Yes, but if you analyze performances, you'll see that an idle OS has a CPU running the "idle thread" for 99% of its time.
It would appear that the BIOS writers don't get this 64-bit thing. I picked up four 1G sticks of DDR 400 'value' RAM all at once rather than deal with mismatched venders later on. A painful step - about an extra $160 more than I planned to pay - but 2G of RAM is comes up a bit short when working with VMWare images that are running app servers. Besides, why not?
Had I not waited for an extra three months for a revision 'e' CPU that fixes the issues using all four memory slots, I might just be a bit bitter. Nothing on any of the forms warned me that 'supported 4G of RAM' actually translates into posting - not that you can actually access 3.4G in Win2k and 3.25G in Win2003-x64. Yup, sure enough, the 64-bit version of Windows system properties thinks it has even less memory then the 32-bit original. Task manager both report the same amount as the BIOS, however.
So, for all of those thinking this might make for a spiffy way to update an aging dual CPU rig, be warned about the RAM limitations. When DFI said 'supports 4G of RAM', they mean it will post...
+++ UGUCAUCGUAUUUCU
My 3000+ is at 35C right now. Room temperature (not case temperature) is 28C. You want cooler than that ?
A dual core 1.6 at $200.
Right now, you can get a single core Athlon 64 3200 for $200.

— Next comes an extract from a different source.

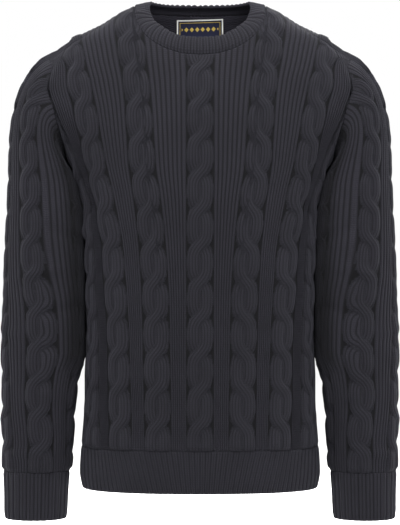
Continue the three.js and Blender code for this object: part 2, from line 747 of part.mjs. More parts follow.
// Path of one sleeve wale from the head of the tube to the armhole
function capPath(turn) {
  const start = sleeveTube(turn, SLEEVE_HEAD);
  const end = armAt(turn);
  const reach = start.distanceTo(end.p);
  const up = start.clone().sub(sleeveTube(turn, SLEEVE_HEAD - 5)).normalize()
    .multiplyScalar(reach * CAP_RISE);
  const arrive = end.leaving.clone().multiplyScalar(-reach * CAP_ARRIVE);
  const path = [];
  let course = SLEEVE_HEAD;
  for (let i = 0; i <= CAP_STEPS; i += 1) {
    const t = i / CAP_STEPS;
    const t2 = t * t;
    const t3 = t2 * t;
    const p = start.clone().multiplyScalar(2 * t3 - 3 * t2 + 1)
      .addScaledVector(up, t3 - 2 * t2 + t)
      .addScaledVector(end.p, 3 * t2 - 2 * t3)
      .addScaledVector(arrive, t3 - t2);
    if (i > 0) course += p.distanceTo(path[i - 1].p);
    path.push({ p, course });
  }
  return path;
}

function sleevePoint(turn, course) {
  return course <= SLEEVE_HEAD ? sleeveTube(turn, course) : onPath(capPath(turn), course);
}

function sleeveNormal(turn, course) {
  const across = sleevePoint(turn + 1, course).sub(sleevePoint(turn - 1, course));
  const up = sleevePoint(turn, course + 1).sub(sleevePoint(turn, course - 1));
  return across.cross(up).normalize();
}

const sleeveTop = (turn) => capPath(turn)[CAP_STEPS].course;

function sleeveCable(cable, u, course) {
  const z = Math.min(course, SLEEVE_HEAD);
  const radius = (sleeveAt.wide(z) + sleeveAt.deep(z)) / 2;
  return -sleeveAt.turn(z) + (360 / SLEEVE_CABLES) * cable + ((u / radius) * 180) / Math.PI;
}

function sleeveColumns() {
  const columns = [];
  for (let cable = FIRST_SLEEVE_CABLE; cable < FIRST_SLEEVE_CABLE + SLEEVE_CABLES; cable += 1) {
    for (const piece of cableColumns(false)) {
      columns.push({ ...piece, cable, at: (course) => sleeveCable(cable, piece.u, course), rise: 0 });
    }
    for (let j = 1; j < 2 * SLEEVE_RIBS; j += 1) {
      columns.push({
        at: (course) => mix(
          sleeveCable(cable, CABLE_HALF, course),
          sleeveCable(cable + 1, -CABLE_HALF, course),
          j / (2 * SLEEVE_RIBS),
        ),
        rise: j % 2 ? RIB_HIGH : RIB_LOW,
      });
    }
  }
  return columns;
}

function sleeveInnerColumns() {
  const columns = [];
  for (let i = 0; i < SLEEVE_INNER; i += 1) {
    columns.push({ at: () => -265 + (360 / SLEEVE_INNER) * i, rise: -WALL });
  }
  return columns;
}

function sleeveLine(shell, column) {
  const bottom = CUFF_TOP + SEAM_GAP / 2;
  const middle = column.at(SLEEVE_HEAD);
  const top = sleeveTop(middle) - CAP_MARGIN;
  const line = [];
  const add = (course, turn, rise) => {
    const off = Math.abs(((((turn - 90) % 360) + 540) % 360) - 180);
    const beside = (PRESS_TURN - off) / 15;
    const left = pressed(course, beside) * clamp((top + EDGE_MARGIN - course) / FADE, 0.1, 1);
    const low = rise > 0 ? rise * left : rise;
    const p = moved(sleevePoint(turn, course), sleeveNormal(turn, course), low);
    line.push({ id: shell.point(p), key: course, turn });
  };
  add(bottom, column.at(bottom), column.column ? CABLE_HIGH * 0.4 : column.rise);
  if (column.column) {
    for (const row of strandRows(column.column, SLEEVE_PHASE, SLEEVE_PERIOD, CUFF_TOP, top)) {
      add(row.course, sleeveCable(column.cable, row.u * column.sign, row.course), row.rise);
    }
  } else {
    for (const course of SLEEVE_COURSES) {
      if (course > CUFF_TOP && course < top - RIB_MARGIN) add(course, column.at(course), column.rise);
    }
  }
  add(top, column.at(top), column.column ? CABLE_HIGH * 0.4 : column.rise);
  return line;
}

function sleeveSkin(shell, columns, reverse) {
  const lines = columns.map((column) => sleeveLine(shell, column));
  lines.forEach((left, i) => {
    const next = (i + 1) % lines.length;
    const sheared = columns[i].column && columns[next].column;
    const keyed = (line, column) => line.map((entry) => ({
      id: entry.id,
      key: entry.key - (sheared ? (SHEAR * column.u * column.sign) / 8 : 0),
    }));
    shell.zip(keyed(left, columns[i]), keyed(lines[next], columns[next]), reverse);
  });
  return lines;
}

const ringOf = (lines, pick) => lines.map((line) => {
  const entry = line[pick(line)];
  return { id: entry.id, key: entry.turn };
});

function sleeveShell() {
  const shell = new Shell(false);
  const outer = sleeveSkin(shell, sleeveColumns(), false);
  const inner = sleeveSkin(shell, sleeveInnerColumns(), true);
  const outerSeam = outerArm.map((end) => ({ id: shell.point(end.p), key: end.turn }));
  const innerSeam = innerArm.map((end) => (
    { id: shell.point(moved(end.p, end.outward, -WALL)), key: end.turn }
  ));
  const last = (line) => line.length - 1;
  const first = () => 0;
  ringZip(shell, ringOf(outer, last), outerSeam, 360, false);
  ringZip(shell, ringOf(inner, last), innerSeam, 360, true);
  ringZip(shell, outerSeam, innerSeam, 360, false);
  ringZip(shell, ringOf(outer, first), ringOf(inner, first), 360, true);
  return shell;
}

// A band all round: ribs outside, plain inside, flat edges above and below
function band(shell, ribs, innerCount, turn, rows, pointAt) {
  const outerColumnsOf = [];
  for (let i = 0; i < ribs * 2; i += 1) {
    outerColumnsOf.push({ key: (turn * i) / (ribs * 2) - turn / 2, rise: i % 2 ? 1 : 0 });
  }
  const innerColumnsOf = [];
  for (let i = 0; i < innerCount; i += 1) {
    innerColumnsOf.push({ key: (turn * i) / innerCount - turn / 2, rise: -1 });
  }
  const place = (column, row) => {
    const height = column.rise < 0 ? -WALL : column.rise * row.rise;
    return pointAt(column.key, row, height);
  };
  const outer = bandRows(shell, outerColumnsOf, rows, place);
  const inner = bandRows(shell, innerColumnsOf, rows, place);
  joinRows(shell, outer, turn, false);
  joinRows(shell, inner, turn, true);
  return { outer, inner };
}

function rim(shell, outer, inner, turn, reverse) {
  shell.zip(closed(inner, turn), closed(outer, turn), reverse);
}

// Torso point for a place round the garment: the front runs from -3.75 to 3.75
function roundTorso(place, z, slant) {
  const wrapped = place > K_SIDE ? place - 4 * K_SIDE : place;
  const front = wrapped >= -K_SIDE && wrapped <= K_SIDE;
  let k = wrapped;
  if (!front) k = -2 * K_SIDE - wrapped;
  const shift = HEM_LEAN * slant * Math.sin((Math.PI * k) / K_SIDE);
  return torso(k - shift, z, front);
}

function hemShell() {
  const shell = new Shell(false);
  const rows = [
    { z: HEM_TOP - SEAM_GAP / 2, slant: 0, rise: BAND_RISE },
    { z: HEM_BOTTOM, slant: 1, rise: BAND_RISE },
  ].reverse();
  const { outer, inner } = band(shell, HEM_RIBS, 36, 4 * K_SIDE, rows, (place, row, height) => {
    const p = roundTorso(place, row.z, height < 0 ? 0 : row.slant);
    const placed = moved(p, torsoNormal(p), height);
    placed.z = row.z;
    return placed;
  });
  rim(shell, outer[0], inner[0], 4 * K_SIDE, true);
  rim(shell, outer[1], inner[1], 4 * K_SIDE, false);
  return shell;
}

function cuffShell() {
  const shell = new Shell(false);
  const rows = [
    { z: CUFF_BOTTOM, rise: BAND_RISE * 0.6 },
    { z: CUFF_BOTTOM + 8, rise: BAND_RISE * 1.4 },
    { z: CUFF_TOP - SEAM_GAP / 2, rise: BAND_RISE },
  ];
  const { outer, inner } = band(shell, CUFF_RIBS, 18, 360, rows, (turn, row, height) => {
    const p = sleeveTube(turn, row.z);
    const placed = moved(p, sleeveNormal(turn, row.z), height);
    placed.z = row.z;
    return placed;
  });
  rim(shell, outer[0], inner[0], 360, true);
  rim(shell, outer[2], inner[2], 360, false);
  return shell;
}

// Neckline stations of both panels as one ring round the neck
function neckRing(frontTop, backTop) {
  const inside = (entry) => Math.abs(entry.k) <= K_NECK + 0.001;
  const strictly = (entry) => Math.abs(entry.k) < K_NECK - 0.001;
  const ring = frontTop.filter(inside).concat(backTop.filter(strictly)).map(({ end }) => ({
    p: moved(end.p, end.inward, -SEAM_GAP / 2),
    normal: end.normal,
    turn: (Math.atan2(end.p.x, -(end.p.y - NECK_MIDDLE)) * 180) / Math.PI,
  }));
  return ring.sort((a, b) => a.turn - b.turn);
}
const outerNeck = neckRing(frontPanel.outerTop, backPanel.outerTop);
const innerNeck = neckRing(frontPanel.innerTop, backPanel.innerTop);

function neckAtTurn(turn) {
  const ring = outerNeck;
  const wrapped = ((((turn - ring[0].turn) % 360) + 360) % 360) + ring[0].turn;
  let i = ring.length - 1;
  while (i > 0 && ring[i].turn > wrapped) i -= 1;
  const a = ring[i];
  const b = ring[(i + 1) % ring.length];
  const end = i === ring.length - 1 ? b.turn + 360 : b.turn;
  return a.p.clone().lerp(b.p, (wrapped - a.turn) / (end - a.turn));
}

function collarPoint(turn, share) {
  const seam = neckAtTurn(turn);
  const round = ((((turn + 180) % 360) + 360) % 360) - 180;
  const size = Math.abs(round);
  const edge = new THREE.Vector3(collarAt.x(size) * Math.sign(round), collarAt.y(size), collarAt.z(size));
  const outward = new THREE.Vector3(Math.sin(degrees(turn)), -Math.cos(degrees(turn)), 0.6).normalize();
  const bulge = 4 * COLLAR_BULGE * share * (1 - share);
  return moved(seam.lerp(edge, share), outward, bulge);
}

function collarNormal(turn, share) {
  const across = collarPoint(turn + 1, share).sub(collarPoint(turn - 1, share));
  const up = collarPoint(turn, share + 0.05).sub(collarPoint(turn, share - 0.05));
  return across.cross(up).normalize();
}

function collarShell() {
  const shell = new Shell(false);
  const rows = [
    { share: 0.16, rise: BAND_RISE * 1.2 }, { share: 0.6, rise: BAND_RISE * 1.4 },
    { share: 1, rise: BAND_RISE * 0.8 },
  ];
  const { outer, inner } = band(shell, COLLAR_RIBS, 36, 360, rows, (turn, row, height) => (
    moved(collarPoint(turn, row.share), collarNormal(turn, Math.min(row.share, 0.95)), height)
  ));
  const outerSeam = outerNeck.map((end) => ({ id: shell.point(end.p), key: end.turn }));
  const innerSeam = innerNeck.map((end) => (
    { id: shell.point(moved(end.p, end.normal, -WALL)), key: end.turn }
  ));
  ringZip(shell, outer[0], outerSeam, 360, true);
  ringZip(shell, inner[0], innerSeam, 360, false);
  ringZip(shell, outerSeam, innerSeam, 360, true);
  rim(shell, outer[2], inner[2], 360, false);
  return shell;
}

// Label: rows down the inside of the back panel, a little off it
function labelShell() {
  const shell = new Shell(false);
  const grid = LABEL_ROWS.map((row) => {
    const line = [];
    for (let i = 0; i <= LABEL_COLUMNS; i += 1) {
      const x = LABEL_WIDTH * (i / LABEL_COLUMNS - 0.5);
      const z = row + LABEL_TILT * x;
      const y = torsoAt.back(z) * Math.sqrt(1 - (x / torsoAt.half(z)) ** 2);
      const p = new THREE.Vector3(x, y, z);
      line.push(moved(p, torsoNormal(p), -LABEL_OFF));
    }
    return line;
  });
  const layer = (shift) => grid.map((line) => line.map((p) => ({
    id: shell.point(p.clone().add(new THREE.Vector3(0, shift, 0))), key: p.x,
  })));
  const front = layer(-LABEL_THICK);
  const back = layer(0);
  for (let i = 1; i < grid.length; i += 1) {
    shell.zip(front[i - 1], front[i], false);
    shell.zip(back[i - 1], back[i], true);
  }
  const side = (rows, at) => rows.map((line, i) => ({ id: line[at(line)].id, key: i }));
  const first = () => 0;
  const last = (line) => line.length - 1;
  shell.zip(front[0], back[0], true);
  shell.zip(front[front.length - 1], back[back.length - 1], false);
  shell.zip(side(front, first), side(back, first), false);
  shell.zip(side(front, last), side(back, last), true);
  return shell;
}

const part = new THREE.Group();
part.name = 'cable_knit_sweater';
const NAVY = 0x22222b;
const RIB_NAVY = 0x24242d;
const LABEL_NAVY = 0x1c2038;
const sleeve = sleeveShell();
const cuff = cuffShell();
part.add(frontPanel.shell.mesh('body_front', NAVY));
part.add(backPanel.shell.mesh('body_back', NAVY));
part.add(sleeve.mesh('sleeve_left', NAVY));
part.add(sleeve.mesh('sleeve_right', NAVY, true));
part.add(cuff.mesh('cuff_left', RIB_NAVY));
part.add(cuff.mesh('cuff_right', RIB_NAVY, true));
part.add(hemShell().mesh('hem_rib', RIB_NAVY));
part.add(collarShell().mesh('collar', RIB_NAVY));
part.add(labelShell().mesh('neck_label', LABEL_NAVY));

export default part;
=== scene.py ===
"""Cable knit sweater in its worn form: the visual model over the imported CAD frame.

Tables are in millimetres, Z up, the front faces -Y and the origin is the middle of the
neck opening. Meshes are made in metres.
"""
import logging
import math
from dataclasses import astuple, dataclass, fields
from enum import Enum
from typing import Callable, Sequence

import bmesh
import bpy
import numpy as np
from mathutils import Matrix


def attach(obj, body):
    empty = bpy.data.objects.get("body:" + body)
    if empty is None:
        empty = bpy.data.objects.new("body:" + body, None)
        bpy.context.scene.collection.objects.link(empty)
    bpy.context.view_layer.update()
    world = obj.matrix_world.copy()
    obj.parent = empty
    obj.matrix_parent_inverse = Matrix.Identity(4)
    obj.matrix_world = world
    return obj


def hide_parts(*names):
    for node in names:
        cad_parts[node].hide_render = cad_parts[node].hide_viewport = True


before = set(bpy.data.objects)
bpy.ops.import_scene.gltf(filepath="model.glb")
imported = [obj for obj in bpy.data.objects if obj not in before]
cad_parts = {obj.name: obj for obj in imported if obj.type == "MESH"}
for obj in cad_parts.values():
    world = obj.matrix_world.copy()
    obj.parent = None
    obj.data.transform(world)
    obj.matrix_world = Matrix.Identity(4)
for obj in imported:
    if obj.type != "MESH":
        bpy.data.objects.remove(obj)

Array = np.ndarray
log = logging.getLogger("sweater")

MM = 0.001
BODY = "root"

# Driving sizes, as in the CAD
SEAM_GAP = 0.3
WALL = 2.6
HEM_TOP = -594.0
HEM_BOTTOM = -652.0
YOKE = -90.0
CUFF_TOP = -629.0
CUFF_BOTTOM = -696.0
SLEEVE_HEAD = -238.0

# Knit relief
CABLE_HALF = 18.5
CABLE_PERIOD = 48.6
CABLE_PHASE = -72.8
SLEEVE_PERIOD = 47.6
SLEEVE_PHASE = -594.0
CABLE_HIGH = 5.0
RIB_HIGH = 1.35
PANEL_RIBS = 7
SIDE_RIBS = 4
SLEEVE_RIBS = 5
SLEEVE_CABLES = 5
HEM_RIBS = 112
CUFF_RIBS = 27
COLLAR_RIBS = 60
HEM_SLANT = 16.0
BAND_RISE = 1.5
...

Considering that said processor is 2x faster (clock wise) than your dual core solution, and that dual cores are not necessarily 2x faster than whatever speed they are rated for, I would say that it would not be very smart for you to even buy such a chip, let alone AMD manufacture one.
The HP Pavillion zv6000 and Compaq R4000 notebooks use Socket 939 desktop CPUs with their aluminum lid removed. They've been shipping with the old 130nm core, all the way up to 4000+. In theory there's no reason you couldn't swap in a X2, so long as the BIOS supports it, although if you read the service manual they made it much more difficult to swap CPUs than they did on the zv5000z/R3000z series. Best to wait for HP to sell them with that option.
Too bad HP didn't include a card slot to upgrade from the onboard Radeon 200M video. Even with the 128MB dedicated RAM option (which all the retail models I've seen come with) it's too weak for serious gaming, which is pretty retarted for a desktop-replacement behemoth with the best gaming CPU on the planet. They also managed to break dual channel memory support, so sticking with the 3500+/3800+/etc ratings is a little misleading (subtract 100 to get the correct single-channel rating). That said, they're very inexpensive so you get an awful lot for your money.
Turion dual cores wait until next year. Meanwhile, this single-core Turion notebook looks very tempting, for those of us who can't quite afford a Ferarri.
I have an Athlon 1800+ with 512mb. I'm running, right now:
- XFCE 4.2 with 4 desktops
- Opera 7.54u2 with about 15 tabs
- Beep Media player
- Gaim, 4 accounts
- aMule
- Several console sessions and GVIM windows
- Assorted sevices (Samba, SSHd, Apache, etc)
- GKrellm2
The system is consistently responsive and snappy, and Gkrellm reports 305Mb free (without swap pages), with 0% of the swap partition used. I know FF is quite more memory hungry than Opera, but still, there's no need for 1Gb of memory to run a desktop comfortably.